LISTED ENTRIES -
• • • •

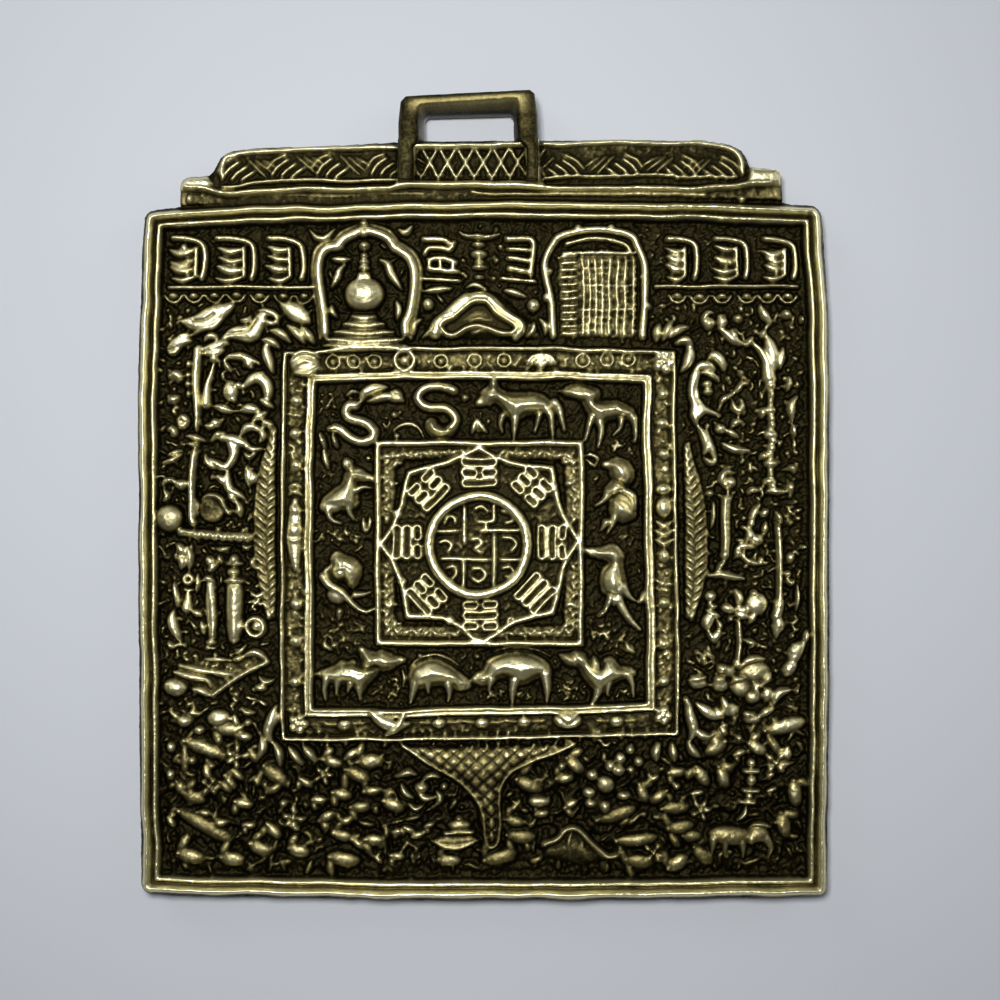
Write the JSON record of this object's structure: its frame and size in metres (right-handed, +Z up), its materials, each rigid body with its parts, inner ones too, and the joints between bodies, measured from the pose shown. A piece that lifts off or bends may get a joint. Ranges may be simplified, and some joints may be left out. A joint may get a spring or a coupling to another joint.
{
  "type": "amulet pendant",
  "caption": "Square cast brass calendar amulet: tortoise diagram, zodiac animals and offerings in low relief under a stepped head with a rectangular strap loop.",
  "frame": {"origin": "middle of the flat underside of the strap loop's top bar, where the cord or strap bears", "axes": "+Z up towards the loop, +X to the right as the face is seen, -Y the way the decorated face looks, +Y out of the plain back"},
  "size_m": [0.0691, 0.004, 0.0801],
  "materials": {
    "brass_ground": "darkened cast ground, patina in the recesses",
    "brass_relief": "aged satin, part patinated",
    "brass_high": "handled, worn bright on the high places"
  },
  "bodies": {
    "root": {"animal_bird": "brass_high", "animal_dog": "brass_high", "animal_dragon": "brass_high", "animal_hare": "brass_high", "animal_horse": "brass_high", "animal_monkey": "brass_high", "animal_mouse": "brass_high", "animal_ox": "brass_high", "animal_pig": "brass_high", "animal_sheep": "brass_high", "animal_snake": "brass_high", "animal_tiger": "brass_high", "banner_staff": "brass_high", "elephant": "brass_high", "flank_scales_left": "brass_relief", "flank_scales_right": "brass_relief", "flower_right": "brass_high", "ground_plate": "brass_ground", "hanging_loop": "brass_high", "inner_border": "brass_high", "inscription_tablet": "brass_relief", "jar": "brass_high", "jewel_sphere": "brass_high", "lotus_left": "brass_high", "lower_ledge": "brass_high", "medallion": "brass_high", "mirror_disc": "brass_high", "mountain": "brass_relief", "offering_bowl": "brass_high", "ornament_row_left": "brass_relief", "ornament_row_middle": "brass_relief", "ornament_row_right": "brass_relief", "paw_lower_left": "brass_high", "paw_lower_right": "brass_high", "paw_upper_left": "brass_high", "paw_upper_right": "brass_high", "plume_column": "brass_high", "rim_frame": "brass_high", "rope_bar": "brass_relief", "shell_frame": "brass_high", "spear": "brass_high", "staff_right": "brass_high", "star_plate": "brass_relief", "stupa": "brass_high", "stupa_niche_arch": "brass_relief", "tablet_east": "brass_relief", "tablet_niche_arch": "brass_relief", "tablet_north": "brass_relief", "tablet_north_east": "brass_relief", "tablet_north_west": "brass_relief", "tablet_south": "brass_relief", "tablet_south_east": "brass_relief", "tablet_south_west": "brass_relief", "tablet_west": "brass_relief", "tail_scales": "brass_relief", "tall_vase": "brass_high", "tortoise_head": "brass_high", "upper_rail_left": "brass_relief", "upper_rail_right": "brass_relief"}
  },
  "joints": []
}
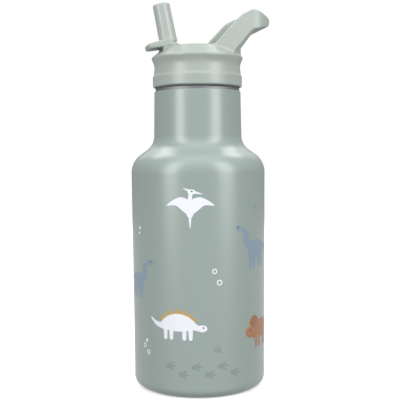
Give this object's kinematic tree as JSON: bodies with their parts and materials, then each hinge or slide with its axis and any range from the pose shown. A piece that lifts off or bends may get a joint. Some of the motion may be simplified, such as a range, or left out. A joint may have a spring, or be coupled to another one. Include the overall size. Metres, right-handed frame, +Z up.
{
  "type": "kids water bottle",
  "caption": "Slim double-walled steel bottle for a child, with a screw lid, a flip-up drinking spout with thumb tab and straw, and a carry loop.",
  "frame": {"origin": "centre of the bottle's axis in the plane it stands on", "axes": "+Z up along the bottle's axis; +X toward the carry loop, -X toward the spout and its thumb tab; the spout folds about Y"},
  "size_m": [0.0712, 0.07, 0.1992],
  "materials": {
    "sage_coating": "satin powder coat",
    "bare_steel": "satin",
    "solder": "dull",
    "getter_metal": "matte",
    "lid_plastic": "fine matte moulding",
    "insert_plastic": "satin",
    "gasket_silicone": "satin",
    "seal_silicone": "satin",
    "straw_plastic": "translucent",
    "spout_silicone": "soft matte silicone"
  },
  "bodies": {
    "bottle": {"outer_wall": "sage_coating", "outer_base": "sage_coating", "base_cover": "bare_steel", "vacuum_plug": "solder", "inner_wall": "bare_steel", "inner_base": "bare_steel", "getter": "getter_metal", "getter_cup": "bare_steel"},
    "gasket": {"lid_gasket": "gasket_silicone"},
    "lid": {"lid_shell": "lid_plastic", "lid_plug": "insert_plastic", "valve_seal": "seal_silicone", "vent_valve": "seal_silicone", "straw": "straw_plastic", "pivot_pins": "bare_steel"},
    "spout": {"spout_rotor": "lid_plastic", "mouthpiece": "spout_silicone"}
  },
  "joints": [
    {"name": "lid_rise", "type": "slide", "parent": "bottle", "child": "gasket", "axis": [0, 0, 1], "range_m": [0, 0.00533]},
    {"name": "lid_turn", "type": "hinge", "parent": "gasket", "child": "lid", "pos_m": [0, 0, 0.15], "axis": [0, 0, 1], "range_deg": [0, 480]},
    {"name": "spout_flip", "type": "hinge", "parent": "lid", "child": "spout", "pos_m": [-0.0142, 0, 0.1734], "axis": [0, 1, 0], "range_deg": [0, 101]}
  ],
  "couplings": [
    {"joint": "lid_rise", "follows": "lid_turn", "m_per_rad": 0.00063662}
  ]
}
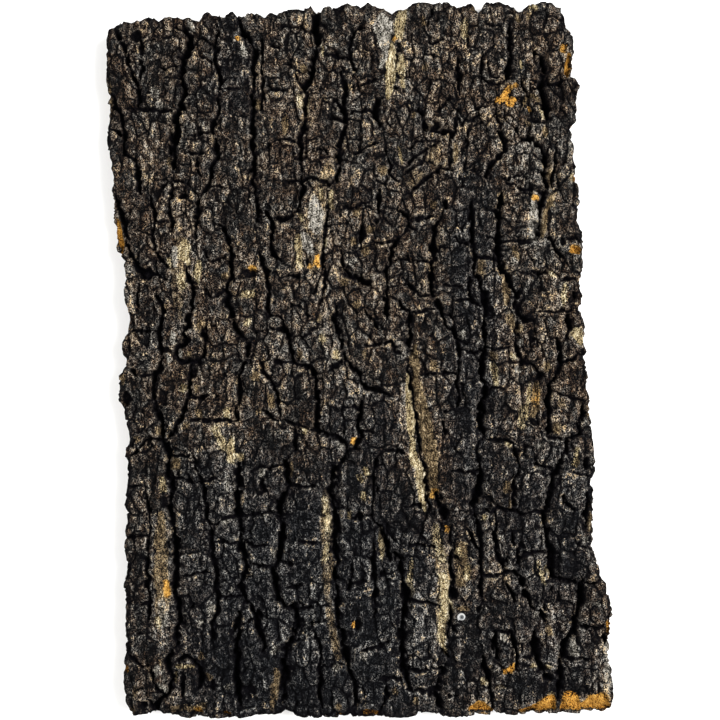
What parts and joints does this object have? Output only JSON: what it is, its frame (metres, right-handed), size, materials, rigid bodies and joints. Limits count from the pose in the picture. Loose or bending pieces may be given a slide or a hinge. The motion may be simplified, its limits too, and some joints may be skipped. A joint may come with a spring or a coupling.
{
  "type": "cork bark panel",
  "caption": "Flattened panel of virgin cork bark with a deeply furrowed outer side and a flat back, for lining or backing.",
  "frame": {"origin": "centre of the flat back", "axes": "+Z out of the furrowed outer side, +Y along the way the bark grew on the trunk (the picture's top), +X to the right as seen from the outer side"},
  "size_m": [0.325, 0.459, 0.0253],
  "materials": {
    "bark": "rough, crumbly, matt",
    "shell": "chalky, weathered"
  },
  "bodies": {
    "root": {"bark_slab": "bark", "snail_shell": "shell"}
  },
  "joints": []
}
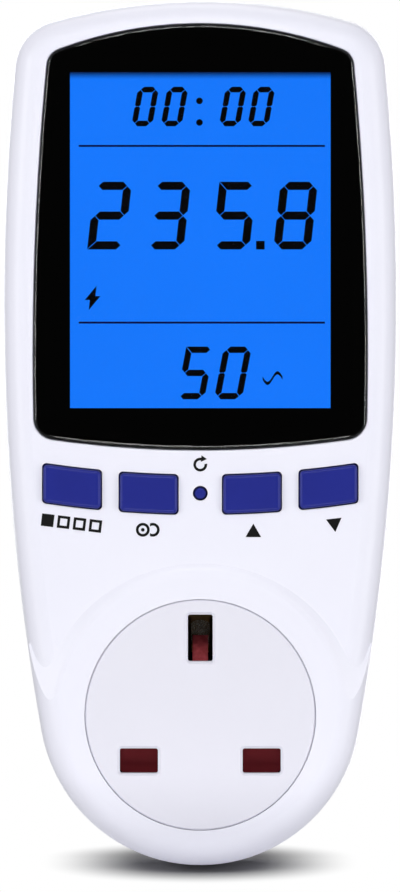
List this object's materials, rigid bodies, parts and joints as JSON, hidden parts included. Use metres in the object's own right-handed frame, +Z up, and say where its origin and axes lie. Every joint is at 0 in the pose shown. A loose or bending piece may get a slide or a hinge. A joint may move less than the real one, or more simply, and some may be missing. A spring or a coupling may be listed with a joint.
{
  "type": "plug-in electricity energy monitor",
  "caption": "Plug-in energy monitor: bow-sided upright housing with a lit display, a row of keys, a shuttered three-pin pass-through socket and plug pins behind.",
  "frame": {"origin": "on the plug face, in the middle of the pin pattern", "axes": "+Z up along the housing, towards the display; +Y out of the plug face along the pins, so the front with display and socket faces -Y; +X to the right seen from the front"},
  "size_m": [0.0718, 0.063, 0.1572],
  "materials": {
    "casing_white": "fine satin moulded ABS",
    "window_clear": "glossy clear acrylic",
    "mask_black": "black print behind the window",
    "key_blue": "satin blue moulded plastic",
    "plunger_white": "tact switch plunger",
    "switch_black": "tact switch body",
    "board_green": "solder mask over glass laminate",
    "steel": "zinc plated steel",
    "lcd_glass": "clear glass cell",
    "polariser": "polarising film, lit blue from behind",
    "guide_clear": "edge lit light guide",
    "reflector_white": "white reflecting film",
    "led_blue": "side emitters",
    "frame_white": "moulded plastic",
    "elastomer": "layered silicone connector",
    "epoxy_black": "moulded epoxy",
    "header_cream": "moulded nylon",
    "ribbon_grey": "flat ribbon cable",
    "board_tan": "bare paper laminate",
    "film_yellow": "potted film capacitor box",
    "varistor_blue": "dipped coating",
    "resistor_body": "lacquered body",
    "can_sleeve": "sleeved aluminium can",
    "crystal_can": "drawn metal can",
    "cell_steel": "plated steel cell case",
    "pin_brass": "nickel washed brass",
    "sleeve_black": "moulded pin insulation",
    "insert_white": "fine satin moulded plastic",
    "carrier_grey": "moulded thermoset",
    "contact_brass": "bare spring brass",
    "shunt_alloy": "bare resistance alloy strip",
    "wire_blue": "insulated wire",
    "wire_red": "insulated wire",
    "wire_yellow": "insulated wire",
    "shutter_red": "satin dark red moulded plastic",
    "spring_steel": "spring wire"
  },
  "bodies": {
    "housing": {"front_cover": "casing_white", "rear_cover": "casing_white", "display_window": "window_clear", "window_mask": "mask_black", "key_switches": "switch_black", "display_board": "board_green", "display_board_screws": "steel", "lcd_front_glass": "lcd_glass", "lcd_rear_glass": "lcd_glass", "front_polariser": "polariser", "rear_polariser": "polariser", "backlight_guide": "guide_clear", "backlight_reflector": "reflector_white", "backlight_leds": "led_blue", "lcd_frame": "frame_white", "zebra_connector": "elastomer", "controller_blob": "epoxy_black", "display_header": "header_cream", "power_header": "header_cream", "ribbon_cable": "ribbon_grey", "power_board": "board_tan", "power_board_screws": "steel", "x2_capacitor": "film_yellow", "varistor": "varistor_blue", "dropper_resistor": "resistor_body", "smoothing_capacitor": "can_sleeve", "metering_chip": "epoxy_black", "metering_crystal": "crystal_can", "backup_cells": "cell_steel", "battery_cradle": "epoxy_black", "live_pin": "pin_brass", "neutral_pin": "pin_brass", "earth_pin": "pin_brass", "live_sleeve": "sleeve_black", "neutral_sleeve": "sleeve_black", "socket_insert": "insert_white", "contact_carrier": "carrier_grey", "carrier_screws": "steel", "neutral_contact": "contact_brass", "live_contact": "contact_brass", "earth_contact": "contact_brass", "shunt": "shunt_alloy", "neutral_wire": "wire_blue", "live_wire": "wire_red", "sense_wire": "wire_yellow", "shutter_spring": "spring_steel", "housing_screws": "steel"},
    "function_key": {"function_button": "key_blue", "function_plunger": "plunger_white"},
    "cost_key": {"cost_button": "key_blue", "cost_plunger": "plunger_white"},
    "up_key": {"up_button": "key_blue", "up_plunger": "plunger_white"},
    "down_key": {"down_button": "key_blue", "down_plunger": "plunger_white"},
    "reset_key": {"reset_button": "key_blue", "reset_plunger": "plunger_white"},
    "shutter": {"shutter": "shutter_red"}
  },
  "joints": [
    {"name": "function_press", "type": "slide", "parent": "housing", "child": "function_key", "axis": [0, 1, 0], "range_m": [0, 0.0005], "stiffness_N_per_m": 600},
    {"name": "cost_press", "type": "slide", "parent": "housing", "child": "cost_key", "axis": [0, 1, 0], "range_m": [0, 0.0005], "stiffness_N_per_m": 600},
    {"name": "up_press", "type": "slide", "parent": "housing", "child": "up_key", "axis": [0, 1, 0], "range_m": [0, 0.0005], "stiffness_N_per_m": 600},
    {"name": "down_press", "type": "slide", "parent": "housing", "child": "down_key", "axis": [0, 1, 0], "range_m": [0, 0.0005], "stiffness_N_per_m": 600},
    {"name": "reset_press", "type": "slide", "parent": "housing", "child": "reset_key", "axis": [0, 1, 0], "range_m": [0, 0.0005], "stiffness_N_per_m": 600},
    {"name": "shutter_slide", "type": "slide", "parent": "housing", "child": "shutter", "axis": [0, 0, -1], "range_m": [0, 0.005], "stiffness_N_per_m": 60, "deforming": ["shutter_spring"]}
  ]
}
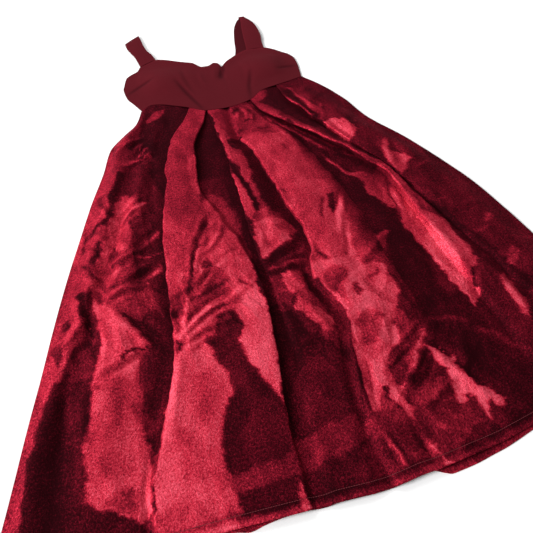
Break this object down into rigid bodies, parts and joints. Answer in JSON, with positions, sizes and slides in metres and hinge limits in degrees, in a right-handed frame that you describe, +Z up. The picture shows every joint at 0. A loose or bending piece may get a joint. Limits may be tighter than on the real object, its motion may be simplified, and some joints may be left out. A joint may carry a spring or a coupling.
{
  "type": "evening dress",
  "caption": "Sleeveless evening dress laid flat: crepe bodice with darts and wide straps, full pleated crushed-velvet skirt, front over back.",
  "frame": {"origin": "on the surface the dress lies on, under the middle of its outline", "axes": "+Z up from the surface, +Y from the hem towards the neck, +X towards the viewer's right as the front is looked at from the hem side"},
  "size_m": [0.9822, 1.2069, 0.0176],
  "materials": {
    "velvet": "crushed velvet, shiny nap, wine red",
    "crepe": "matte stretch crepe, burgundy"
  },
  "bodies": {
    "root": {"skirt_front": "velvet", "skirt_back": "velvet", "bodice_front": "crepe", "bodice_back": "crepe", "strap_left": "crepe", "strap_right": "crepe"}
  },
  "joints": []
}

• • • •

Scan the listing above for the word "shown" and copy every line that holds it.

Write the JSON record of this object's structure: its frame and size in metres (right-handed, +Z up), its materials, each rigid body with its parts, inner ones too, and the joints between bodies, measured from the pose shown. A piece that lifts off or bends may get a joint. Ranges may be simplified, and some joints may be left out. A joint may get a spring or a coupling to another joint.
Give this object's kinematic tree as JSON: bodies with their parts and materials, then each hinge or slide with its axis and any range from the pose shown. A piece that lifts off or bends may get a joint. Some of the motion may be simplified, such as a range, or left out. A joint may have a spring, or be coupled to another one. Include the overall size. Metres, right-handed frame, +Z up.
List this object's materials, rigid bodies, parts and joints as JSON, hidden parts included. Use metres in the object's own right-handed frame, +Z up, and say where its origin and axes lie. Every joint is at 0 in the pose shown. A loose or bending piece may get a slide or a hinge. A joint may move less than the real one, or more simply, and some may be missing. A spring or a coupling may be listed with a joint.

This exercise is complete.